SHLD numbers sounded great to me. Have you even seen a Sears ad lately? They are retooling, they are not ready to be busy but Crazy Eddie Lampert is cutting costs like crazy. Apparently he is so happy with the way things are going he’s going to put in another $1Bn to buy out Sears Canada before they see how profitable he can make that business.

One thing I also like about this stock is that, on 11/11, Director Julian Day exercised $2.5M worth of options for a $12M gain and didn’t sell any! All in all, insiders bought 172,000 of the pricy shares this quarter. Institutions have added 4% to their positions during the same period and the trendlines look strong so I am going to hope for an early pullback and look to pick up Jan ’07 $105 calls for $29 or less(assuming the stock stays up $5) and sell the Dec $135 calls for $3 or more when it starts to run up. I will not chase this stock, it is far too rangy…
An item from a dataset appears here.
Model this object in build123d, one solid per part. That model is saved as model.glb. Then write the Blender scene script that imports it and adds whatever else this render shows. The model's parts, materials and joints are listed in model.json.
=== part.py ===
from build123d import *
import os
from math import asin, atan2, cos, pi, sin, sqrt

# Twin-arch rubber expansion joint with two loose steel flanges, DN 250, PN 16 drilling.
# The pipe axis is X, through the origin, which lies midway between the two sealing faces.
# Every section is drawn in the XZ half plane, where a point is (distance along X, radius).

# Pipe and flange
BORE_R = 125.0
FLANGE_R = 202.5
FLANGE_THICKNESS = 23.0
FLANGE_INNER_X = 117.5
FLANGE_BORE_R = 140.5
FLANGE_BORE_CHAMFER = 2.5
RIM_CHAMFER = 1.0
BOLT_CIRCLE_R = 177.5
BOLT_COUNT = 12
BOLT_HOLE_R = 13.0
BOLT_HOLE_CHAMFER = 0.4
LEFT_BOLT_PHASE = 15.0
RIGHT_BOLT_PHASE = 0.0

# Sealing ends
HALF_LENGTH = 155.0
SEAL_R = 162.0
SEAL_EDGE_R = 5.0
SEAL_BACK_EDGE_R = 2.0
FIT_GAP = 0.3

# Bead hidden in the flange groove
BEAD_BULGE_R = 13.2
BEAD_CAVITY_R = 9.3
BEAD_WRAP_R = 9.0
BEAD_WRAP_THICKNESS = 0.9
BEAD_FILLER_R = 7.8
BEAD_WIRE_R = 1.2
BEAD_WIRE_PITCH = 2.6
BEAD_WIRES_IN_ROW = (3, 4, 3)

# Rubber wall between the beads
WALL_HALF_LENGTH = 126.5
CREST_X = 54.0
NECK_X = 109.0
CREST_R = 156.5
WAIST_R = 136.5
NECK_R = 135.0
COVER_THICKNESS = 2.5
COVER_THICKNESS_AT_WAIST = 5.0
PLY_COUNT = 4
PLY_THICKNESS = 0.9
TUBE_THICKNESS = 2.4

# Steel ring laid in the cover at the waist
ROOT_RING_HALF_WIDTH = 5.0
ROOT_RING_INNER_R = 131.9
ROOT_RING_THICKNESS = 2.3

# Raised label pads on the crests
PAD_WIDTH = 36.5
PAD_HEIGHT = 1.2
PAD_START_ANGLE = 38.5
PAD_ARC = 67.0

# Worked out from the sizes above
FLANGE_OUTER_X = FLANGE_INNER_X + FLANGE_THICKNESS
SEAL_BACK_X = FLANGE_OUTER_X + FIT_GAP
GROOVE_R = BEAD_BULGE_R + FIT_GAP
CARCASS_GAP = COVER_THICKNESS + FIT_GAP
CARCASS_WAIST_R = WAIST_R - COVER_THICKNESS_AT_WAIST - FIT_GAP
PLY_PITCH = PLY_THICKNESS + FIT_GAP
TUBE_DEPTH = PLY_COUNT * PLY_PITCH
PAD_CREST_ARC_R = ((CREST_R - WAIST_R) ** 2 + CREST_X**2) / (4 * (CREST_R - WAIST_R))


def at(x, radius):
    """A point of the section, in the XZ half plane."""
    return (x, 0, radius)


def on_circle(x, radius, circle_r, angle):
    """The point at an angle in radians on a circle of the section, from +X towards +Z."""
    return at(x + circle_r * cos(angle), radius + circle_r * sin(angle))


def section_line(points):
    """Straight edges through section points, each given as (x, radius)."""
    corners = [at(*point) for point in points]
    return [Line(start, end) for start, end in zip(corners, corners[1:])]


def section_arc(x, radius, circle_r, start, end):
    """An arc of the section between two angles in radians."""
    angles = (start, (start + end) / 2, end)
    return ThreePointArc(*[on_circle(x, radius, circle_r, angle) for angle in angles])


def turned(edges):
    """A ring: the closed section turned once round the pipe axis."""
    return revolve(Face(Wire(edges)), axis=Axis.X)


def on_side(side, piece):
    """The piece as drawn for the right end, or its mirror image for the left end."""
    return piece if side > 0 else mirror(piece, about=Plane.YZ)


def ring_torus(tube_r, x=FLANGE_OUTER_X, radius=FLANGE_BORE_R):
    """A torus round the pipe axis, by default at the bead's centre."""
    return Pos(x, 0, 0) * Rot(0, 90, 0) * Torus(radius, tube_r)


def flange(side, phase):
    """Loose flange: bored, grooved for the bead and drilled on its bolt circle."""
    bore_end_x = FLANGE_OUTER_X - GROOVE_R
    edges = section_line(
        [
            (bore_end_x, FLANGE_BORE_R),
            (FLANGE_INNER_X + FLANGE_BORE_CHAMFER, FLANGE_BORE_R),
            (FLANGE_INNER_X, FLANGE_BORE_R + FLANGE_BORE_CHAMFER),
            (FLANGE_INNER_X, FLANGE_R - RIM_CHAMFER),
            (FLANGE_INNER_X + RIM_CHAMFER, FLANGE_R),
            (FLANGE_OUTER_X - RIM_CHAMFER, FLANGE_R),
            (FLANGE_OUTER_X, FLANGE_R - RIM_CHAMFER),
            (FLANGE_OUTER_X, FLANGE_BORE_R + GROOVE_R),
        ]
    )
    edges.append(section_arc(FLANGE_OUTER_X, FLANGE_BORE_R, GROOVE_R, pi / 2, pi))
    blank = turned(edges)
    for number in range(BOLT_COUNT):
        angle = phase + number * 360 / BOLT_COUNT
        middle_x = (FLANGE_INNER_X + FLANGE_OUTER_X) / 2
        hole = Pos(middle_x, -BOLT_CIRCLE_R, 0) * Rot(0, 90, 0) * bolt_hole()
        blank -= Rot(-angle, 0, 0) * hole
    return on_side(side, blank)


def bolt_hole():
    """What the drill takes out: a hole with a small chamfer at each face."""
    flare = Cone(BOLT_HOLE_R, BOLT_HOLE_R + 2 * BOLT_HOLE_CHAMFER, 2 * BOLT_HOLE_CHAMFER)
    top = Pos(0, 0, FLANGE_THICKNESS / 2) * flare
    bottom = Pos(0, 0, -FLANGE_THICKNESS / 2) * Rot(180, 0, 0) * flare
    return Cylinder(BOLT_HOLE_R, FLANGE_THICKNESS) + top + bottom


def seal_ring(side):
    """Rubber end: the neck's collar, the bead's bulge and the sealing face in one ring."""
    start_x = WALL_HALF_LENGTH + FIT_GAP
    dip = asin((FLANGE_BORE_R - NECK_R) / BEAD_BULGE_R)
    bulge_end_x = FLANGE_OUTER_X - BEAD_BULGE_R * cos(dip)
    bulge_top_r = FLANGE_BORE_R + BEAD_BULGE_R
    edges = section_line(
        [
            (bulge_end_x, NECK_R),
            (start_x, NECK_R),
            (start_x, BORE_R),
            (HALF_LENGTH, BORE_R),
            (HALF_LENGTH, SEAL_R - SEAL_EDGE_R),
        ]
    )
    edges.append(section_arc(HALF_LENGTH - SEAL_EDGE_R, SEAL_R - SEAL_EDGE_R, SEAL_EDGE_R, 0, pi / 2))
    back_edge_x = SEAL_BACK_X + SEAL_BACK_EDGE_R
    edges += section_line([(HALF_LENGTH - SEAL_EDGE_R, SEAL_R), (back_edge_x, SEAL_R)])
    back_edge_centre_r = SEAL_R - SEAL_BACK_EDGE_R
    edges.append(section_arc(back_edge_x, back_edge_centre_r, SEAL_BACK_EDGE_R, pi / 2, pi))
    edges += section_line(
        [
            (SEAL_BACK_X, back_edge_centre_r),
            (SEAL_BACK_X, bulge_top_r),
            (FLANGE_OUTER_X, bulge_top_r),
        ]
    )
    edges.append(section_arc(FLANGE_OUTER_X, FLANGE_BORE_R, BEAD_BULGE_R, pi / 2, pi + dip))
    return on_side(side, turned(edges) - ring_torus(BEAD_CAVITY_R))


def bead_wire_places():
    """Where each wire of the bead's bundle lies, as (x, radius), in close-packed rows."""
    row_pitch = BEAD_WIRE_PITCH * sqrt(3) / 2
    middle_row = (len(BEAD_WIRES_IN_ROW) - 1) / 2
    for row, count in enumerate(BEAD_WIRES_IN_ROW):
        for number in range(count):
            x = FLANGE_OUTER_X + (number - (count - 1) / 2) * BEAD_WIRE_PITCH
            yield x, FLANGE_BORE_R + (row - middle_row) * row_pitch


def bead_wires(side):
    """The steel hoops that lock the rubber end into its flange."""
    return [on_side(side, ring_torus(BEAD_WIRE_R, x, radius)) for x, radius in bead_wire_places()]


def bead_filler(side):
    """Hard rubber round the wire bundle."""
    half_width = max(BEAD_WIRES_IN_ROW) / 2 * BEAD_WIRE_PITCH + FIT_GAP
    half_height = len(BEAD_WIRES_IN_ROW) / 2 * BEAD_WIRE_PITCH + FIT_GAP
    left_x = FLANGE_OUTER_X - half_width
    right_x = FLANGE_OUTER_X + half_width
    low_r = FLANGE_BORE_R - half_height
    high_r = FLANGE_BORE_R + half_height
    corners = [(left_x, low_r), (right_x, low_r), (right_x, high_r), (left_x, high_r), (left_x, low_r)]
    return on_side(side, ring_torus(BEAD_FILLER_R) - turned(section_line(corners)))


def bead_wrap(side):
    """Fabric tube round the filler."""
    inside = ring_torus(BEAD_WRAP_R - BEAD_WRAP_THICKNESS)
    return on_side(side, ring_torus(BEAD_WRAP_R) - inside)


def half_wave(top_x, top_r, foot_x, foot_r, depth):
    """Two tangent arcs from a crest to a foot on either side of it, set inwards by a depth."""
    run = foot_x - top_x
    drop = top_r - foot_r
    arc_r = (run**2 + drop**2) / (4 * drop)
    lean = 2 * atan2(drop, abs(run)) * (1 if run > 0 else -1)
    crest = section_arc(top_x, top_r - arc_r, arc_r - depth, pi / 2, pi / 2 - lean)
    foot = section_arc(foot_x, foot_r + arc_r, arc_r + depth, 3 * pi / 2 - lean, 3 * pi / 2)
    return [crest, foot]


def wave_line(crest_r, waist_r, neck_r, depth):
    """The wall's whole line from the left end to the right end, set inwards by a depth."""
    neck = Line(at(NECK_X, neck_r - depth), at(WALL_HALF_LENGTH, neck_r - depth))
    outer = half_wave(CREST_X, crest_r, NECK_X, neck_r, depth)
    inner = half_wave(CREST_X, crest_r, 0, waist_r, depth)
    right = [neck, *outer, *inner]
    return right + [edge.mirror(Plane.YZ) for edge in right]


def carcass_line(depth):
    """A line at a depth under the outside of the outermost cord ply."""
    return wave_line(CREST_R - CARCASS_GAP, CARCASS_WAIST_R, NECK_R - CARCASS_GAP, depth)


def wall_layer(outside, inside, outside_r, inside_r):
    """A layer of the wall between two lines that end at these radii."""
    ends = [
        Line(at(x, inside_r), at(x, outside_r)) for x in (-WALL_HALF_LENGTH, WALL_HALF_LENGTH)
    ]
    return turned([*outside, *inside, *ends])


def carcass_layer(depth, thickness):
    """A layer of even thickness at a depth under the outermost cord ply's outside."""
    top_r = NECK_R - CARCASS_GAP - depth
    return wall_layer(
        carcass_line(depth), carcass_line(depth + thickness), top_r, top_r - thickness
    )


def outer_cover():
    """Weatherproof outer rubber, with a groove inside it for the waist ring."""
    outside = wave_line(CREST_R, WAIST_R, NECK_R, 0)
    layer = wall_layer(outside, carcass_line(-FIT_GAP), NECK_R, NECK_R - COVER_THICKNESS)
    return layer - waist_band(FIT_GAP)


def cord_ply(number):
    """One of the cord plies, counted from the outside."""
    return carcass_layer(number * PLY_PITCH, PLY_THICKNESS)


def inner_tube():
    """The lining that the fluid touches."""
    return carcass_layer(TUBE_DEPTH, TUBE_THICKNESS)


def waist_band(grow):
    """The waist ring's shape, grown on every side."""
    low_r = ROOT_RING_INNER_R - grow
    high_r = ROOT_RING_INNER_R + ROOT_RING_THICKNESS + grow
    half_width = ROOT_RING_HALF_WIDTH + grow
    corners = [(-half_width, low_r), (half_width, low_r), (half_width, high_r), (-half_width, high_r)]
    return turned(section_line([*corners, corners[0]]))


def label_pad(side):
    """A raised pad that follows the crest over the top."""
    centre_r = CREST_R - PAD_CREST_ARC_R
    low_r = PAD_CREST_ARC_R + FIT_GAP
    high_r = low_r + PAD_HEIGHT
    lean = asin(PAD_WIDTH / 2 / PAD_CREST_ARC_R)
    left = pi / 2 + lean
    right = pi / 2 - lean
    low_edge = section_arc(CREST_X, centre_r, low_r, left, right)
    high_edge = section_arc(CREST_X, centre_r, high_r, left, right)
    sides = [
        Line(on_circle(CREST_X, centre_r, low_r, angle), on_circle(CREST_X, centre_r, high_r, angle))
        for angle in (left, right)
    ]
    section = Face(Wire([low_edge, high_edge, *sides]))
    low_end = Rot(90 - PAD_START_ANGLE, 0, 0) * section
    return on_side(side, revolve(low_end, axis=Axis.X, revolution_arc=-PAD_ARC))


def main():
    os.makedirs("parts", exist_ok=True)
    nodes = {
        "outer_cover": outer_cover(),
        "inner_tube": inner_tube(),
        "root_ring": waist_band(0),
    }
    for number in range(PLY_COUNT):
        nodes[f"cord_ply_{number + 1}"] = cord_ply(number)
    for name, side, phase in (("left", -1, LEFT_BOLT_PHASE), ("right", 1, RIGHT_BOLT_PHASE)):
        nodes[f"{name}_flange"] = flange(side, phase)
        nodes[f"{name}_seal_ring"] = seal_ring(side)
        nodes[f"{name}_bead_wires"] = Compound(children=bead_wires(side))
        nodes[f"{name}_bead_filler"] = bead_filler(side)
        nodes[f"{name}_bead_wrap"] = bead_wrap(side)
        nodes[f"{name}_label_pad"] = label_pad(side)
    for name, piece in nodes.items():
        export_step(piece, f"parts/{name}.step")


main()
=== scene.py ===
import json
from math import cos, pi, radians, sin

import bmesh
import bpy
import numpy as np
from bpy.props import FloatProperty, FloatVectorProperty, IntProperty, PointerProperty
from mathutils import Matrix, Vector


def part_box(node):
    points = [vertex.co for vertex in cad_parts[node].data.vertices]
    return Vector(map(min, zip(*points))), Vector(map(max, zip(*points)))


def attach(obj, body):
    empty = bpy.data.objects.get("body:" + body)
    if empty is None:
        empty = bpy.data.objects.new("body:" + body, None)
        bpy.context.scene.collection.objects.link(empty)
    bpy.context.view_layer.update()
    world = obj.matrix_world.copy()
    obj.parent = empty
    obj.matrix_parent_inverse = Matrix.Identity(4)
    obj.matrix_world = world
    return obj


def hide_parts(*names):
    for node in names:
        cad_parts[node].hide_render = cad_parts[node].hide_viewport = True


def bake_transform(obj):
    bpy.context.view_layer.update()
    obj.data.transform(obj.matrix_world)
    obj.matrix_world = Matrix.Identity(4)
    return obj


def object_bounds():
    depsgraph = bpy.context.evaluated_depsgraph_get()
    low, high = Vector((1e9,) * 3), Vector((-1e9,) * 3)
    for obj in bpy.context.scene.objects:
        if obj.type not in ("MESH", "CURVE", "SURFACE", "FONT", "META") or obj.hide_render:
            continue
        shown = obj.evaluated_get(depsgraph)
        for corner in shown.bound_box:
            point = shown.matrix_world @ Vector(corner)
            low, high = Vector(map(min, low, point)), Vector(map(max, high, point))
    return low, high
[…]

UBS upped the target on Apple to $86 giving folks the all clear to to buy it up to at least $75. This is the most technically overbought that AAPL has been since last November when it went up 50 more percent over the next 3 months anyway. Apple is another stock that you can do well with a leap against call selling but I would rather get it at $70 if there is some kind of pullback. With Apple at $75 it will be at $10 above the last option expiration and will become an attractive put next week.

I have been an unhappy holder of LNUX for a year now. Today I am happy again but I expect to be happier – that is as much of a recommendation as I can give this frustrating stock…

BOOM is a super great stock, no options but a nice buy and hold.

TWX is finally back on the AOL deal bandwagon. I don’t care whether they sell it or not as long as analysts keep speculating on whether this written down asset is worth $10Bn or $20Bn!

XM and Siri are back in favor today.

T (AT&T) is back. They have airisen from the ashes and will be popping shortly after it takes a pullback to test $25 (up from $22 mid-October).